**Collected data:**
====================

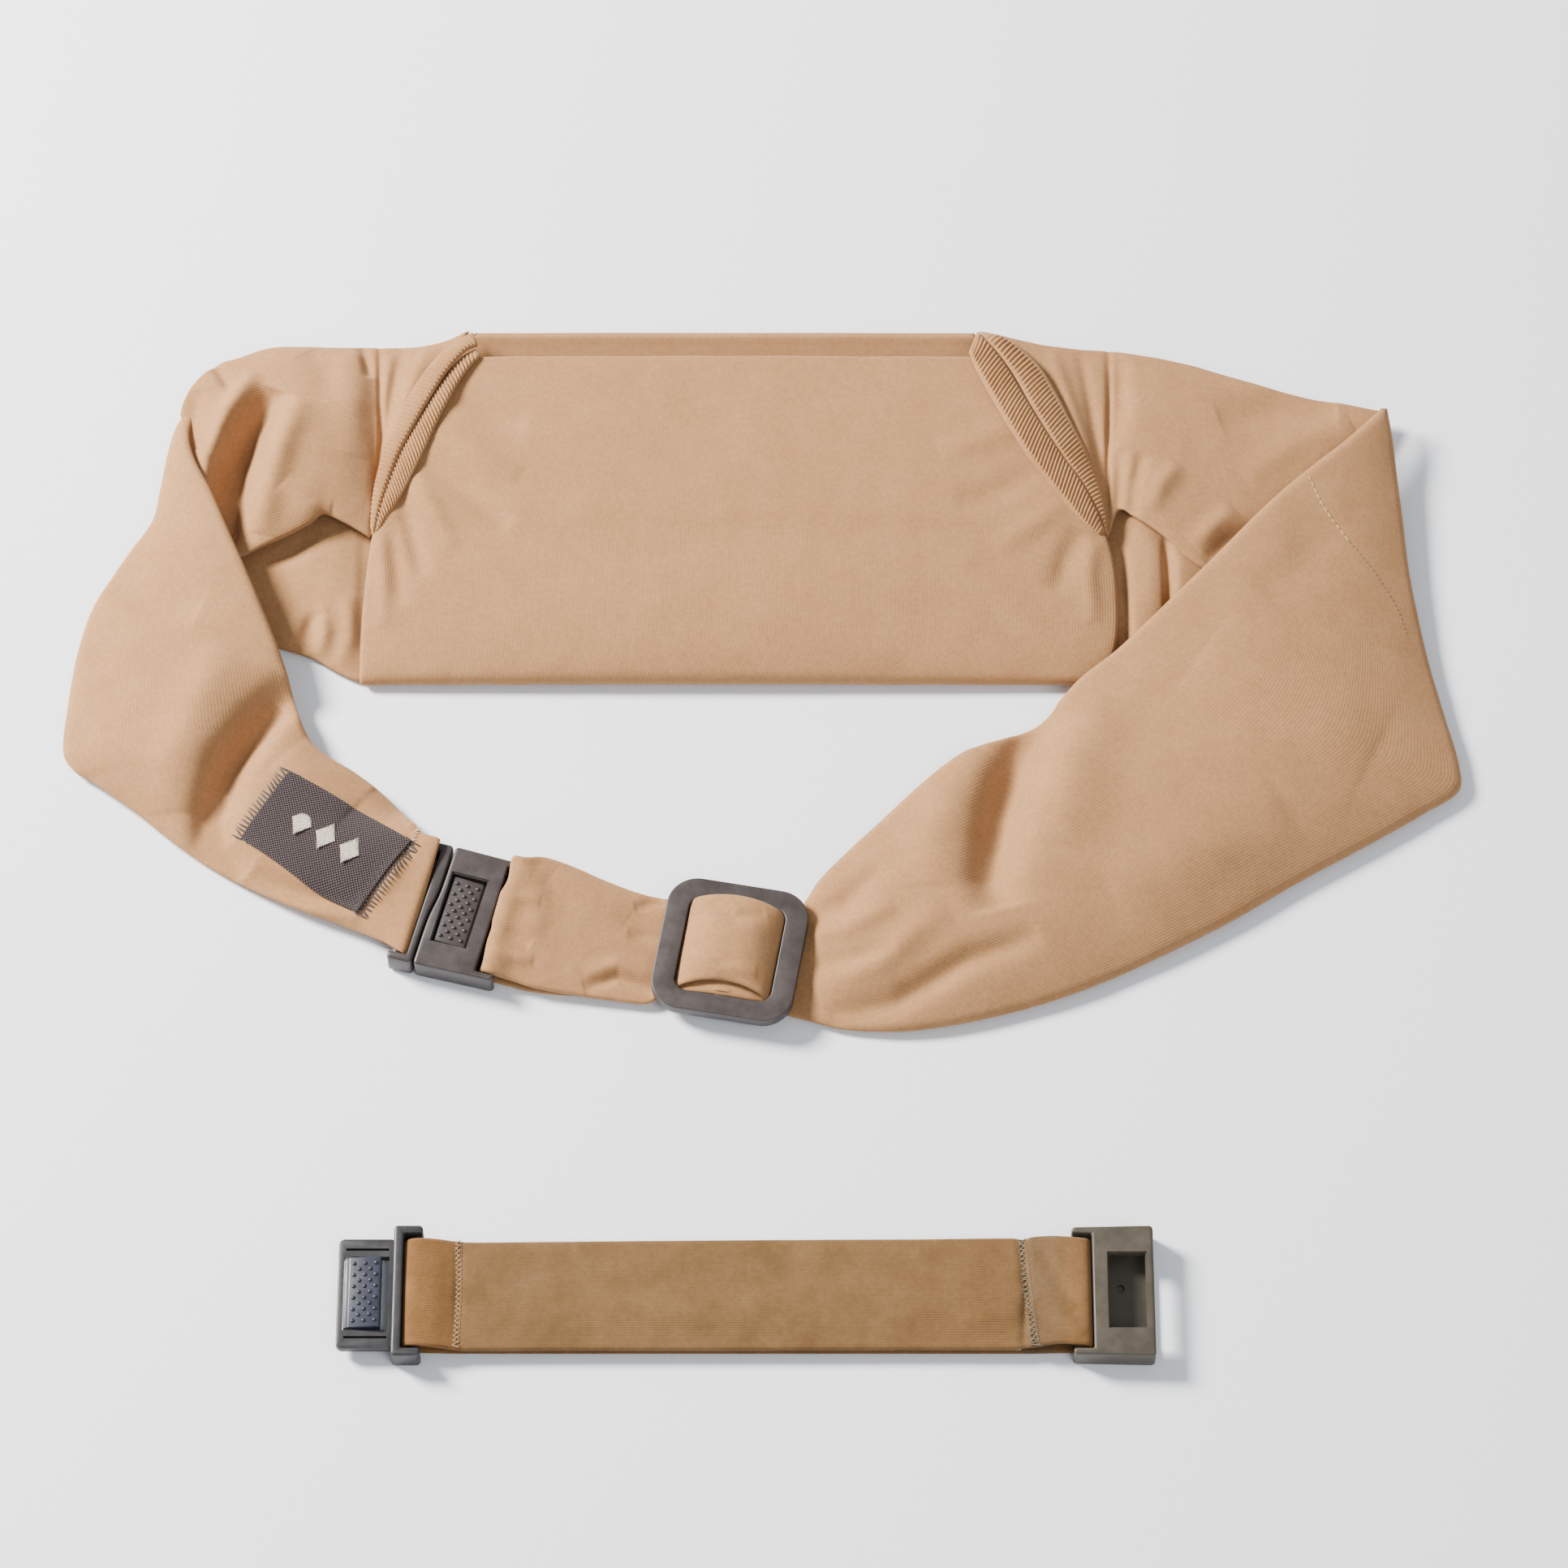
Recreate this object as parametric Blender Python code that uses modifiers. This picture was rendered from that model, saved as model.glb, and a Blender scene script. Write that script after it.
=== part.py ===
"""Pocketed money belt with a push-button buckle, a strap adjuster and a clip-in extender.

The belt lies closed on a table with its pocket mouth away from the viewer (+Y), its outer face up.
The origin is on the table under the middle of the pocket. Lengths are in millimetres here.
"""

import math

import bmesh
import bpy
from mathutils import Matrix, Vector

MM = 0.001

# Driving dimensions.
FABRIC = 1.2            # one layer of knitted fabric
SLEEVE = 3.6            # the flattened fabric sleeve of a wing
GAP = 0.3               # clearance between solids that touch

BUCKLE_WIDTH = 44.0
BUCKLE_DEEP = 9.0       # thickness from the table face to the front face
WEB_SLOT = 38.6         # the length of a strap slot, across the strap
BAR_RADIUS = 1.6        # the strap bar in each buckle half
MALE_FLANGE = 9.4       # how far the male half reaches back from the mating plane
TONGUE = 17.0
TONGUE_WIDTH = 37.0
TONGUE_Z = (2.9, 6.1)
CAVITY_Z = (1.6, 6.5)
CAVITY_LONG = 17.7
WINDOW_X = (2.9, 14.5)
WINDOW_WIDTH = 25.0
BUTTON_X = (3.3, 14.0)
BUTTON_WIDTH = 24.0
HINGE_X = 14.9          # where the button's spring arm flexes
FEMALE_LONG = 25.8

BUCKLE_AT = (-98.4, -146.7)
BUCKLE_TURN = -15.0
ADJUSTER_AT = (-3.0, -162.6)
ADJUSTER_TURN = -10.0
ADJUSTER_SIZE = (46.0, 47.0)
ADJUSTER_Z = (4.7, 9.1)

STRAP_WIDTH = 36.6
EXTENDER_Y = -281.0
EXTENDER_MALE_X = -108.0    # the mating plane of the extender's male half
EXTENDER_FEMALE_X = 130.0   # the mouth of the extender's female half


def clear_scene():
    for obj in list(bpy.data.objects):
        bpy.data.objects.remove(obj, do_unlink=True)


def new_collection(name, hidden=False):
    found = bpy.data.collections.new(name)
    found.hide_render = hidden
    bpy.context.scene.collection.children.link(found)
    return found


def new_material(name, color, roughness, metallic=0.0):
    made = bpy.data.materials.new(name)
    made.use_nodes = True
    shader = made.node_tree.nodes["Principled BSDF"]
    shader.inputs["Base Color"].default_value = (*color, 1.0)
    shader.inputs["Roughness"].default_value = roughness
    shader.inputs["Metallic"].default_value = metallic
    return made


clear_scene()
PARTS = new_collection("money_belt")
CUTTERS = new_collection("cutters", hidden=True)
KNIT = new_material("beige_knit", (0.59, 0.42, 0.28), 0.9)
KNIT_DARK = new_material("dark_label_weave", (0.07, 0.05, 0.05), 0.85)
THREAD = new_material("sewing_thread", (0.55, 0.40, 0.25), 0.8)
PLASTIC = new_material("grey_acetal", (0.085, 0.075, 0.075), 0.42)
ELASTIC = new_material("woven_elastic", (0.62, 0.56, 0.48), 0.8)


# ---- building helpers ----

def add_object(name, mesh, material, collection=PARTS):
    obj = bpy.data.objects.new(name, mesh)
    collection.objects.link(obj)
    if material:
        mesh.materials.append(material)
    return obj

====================

**Work instructions:** Write out exactly the lines from the start of the material through the line with "a clip-in extender.". No other output is expected.

**Expected answer:**
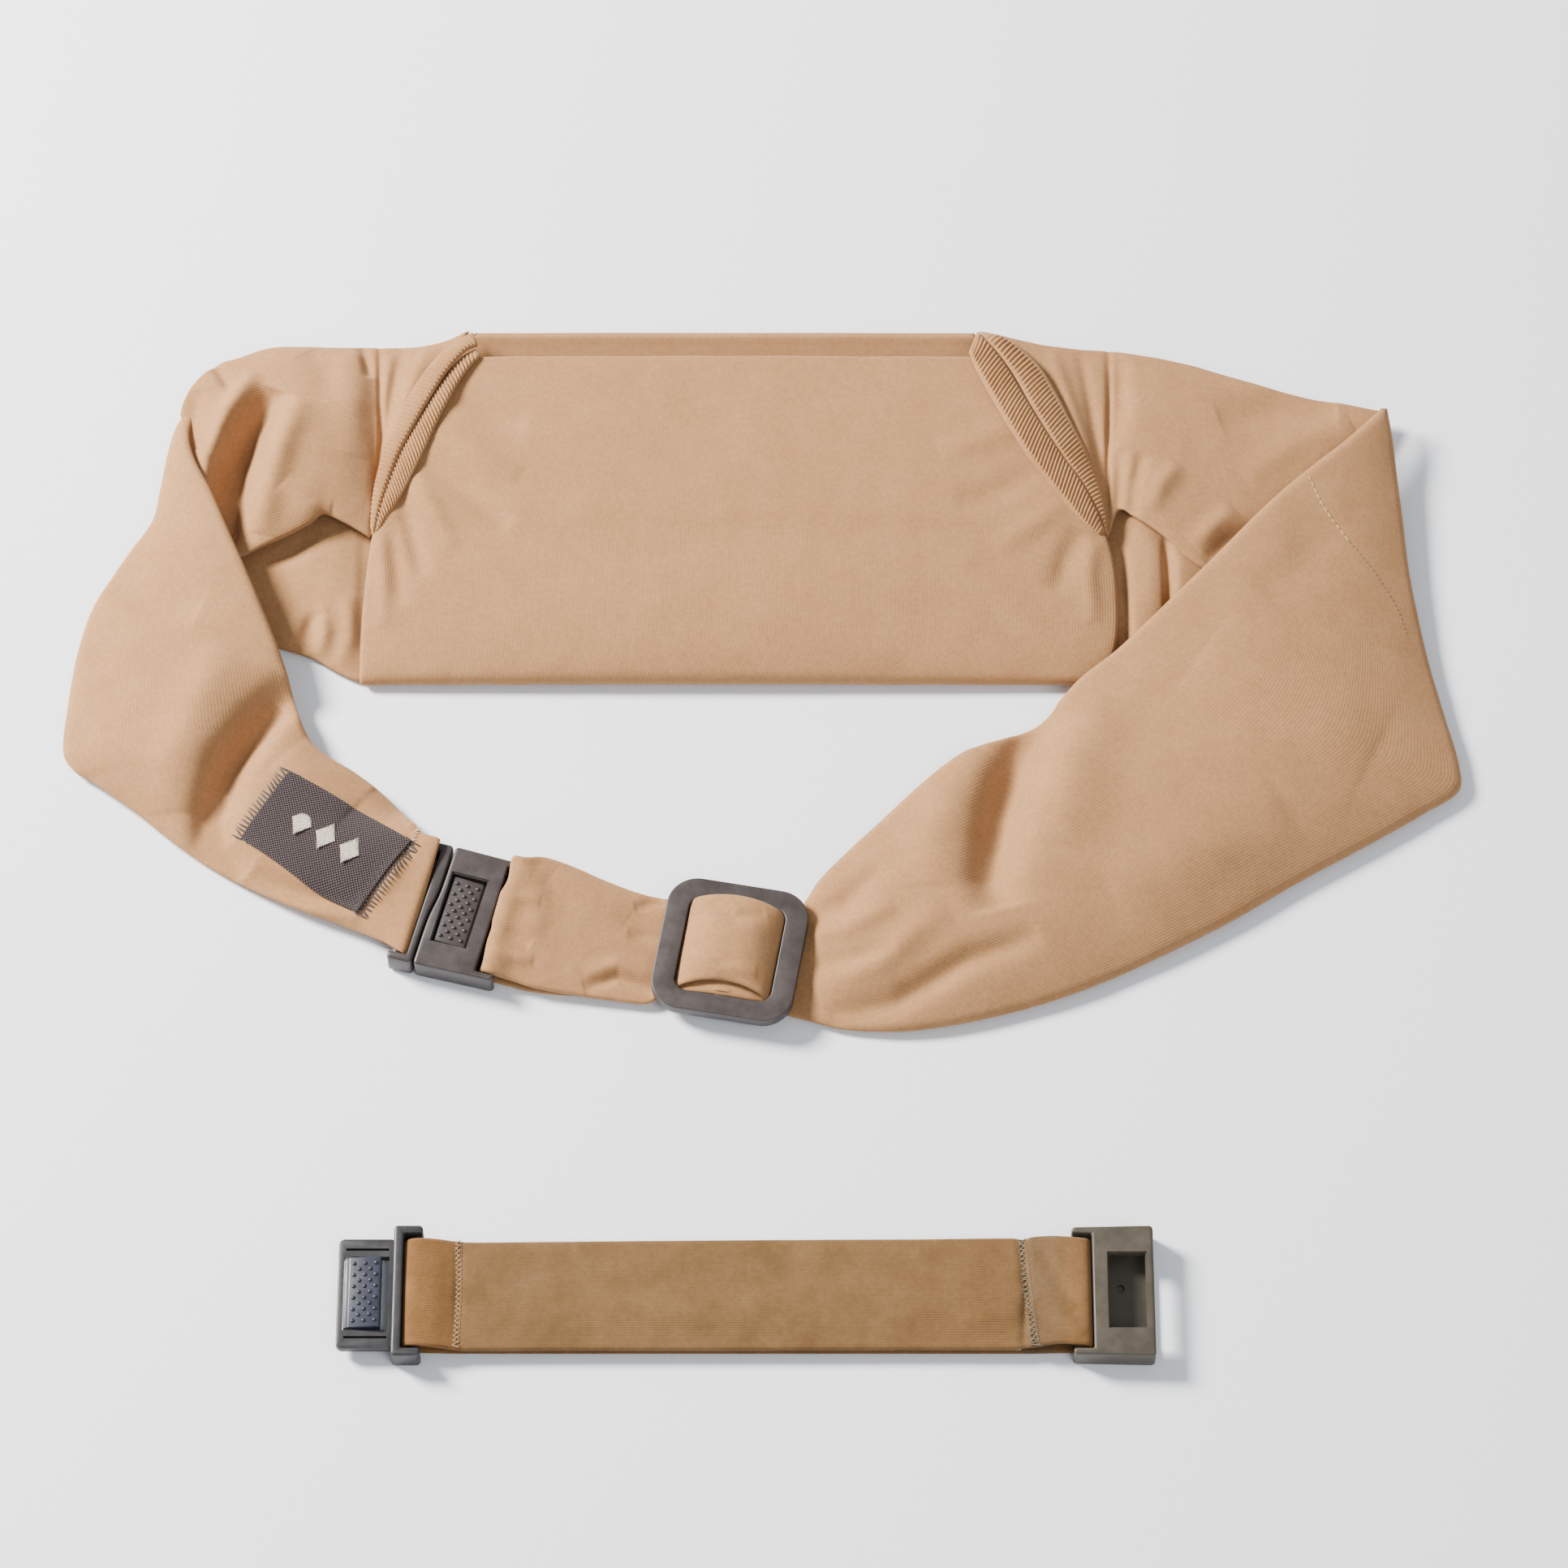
Recreate this object as parametric Blender Python code that uses modifiers. This picture was rendered from that model, saved as model.glb, and a Blender scene script. Write that script after it.
=== part.py ===
"""Pocketed money belt with a push-button buckle, a strap adjuster and a clip-in extender.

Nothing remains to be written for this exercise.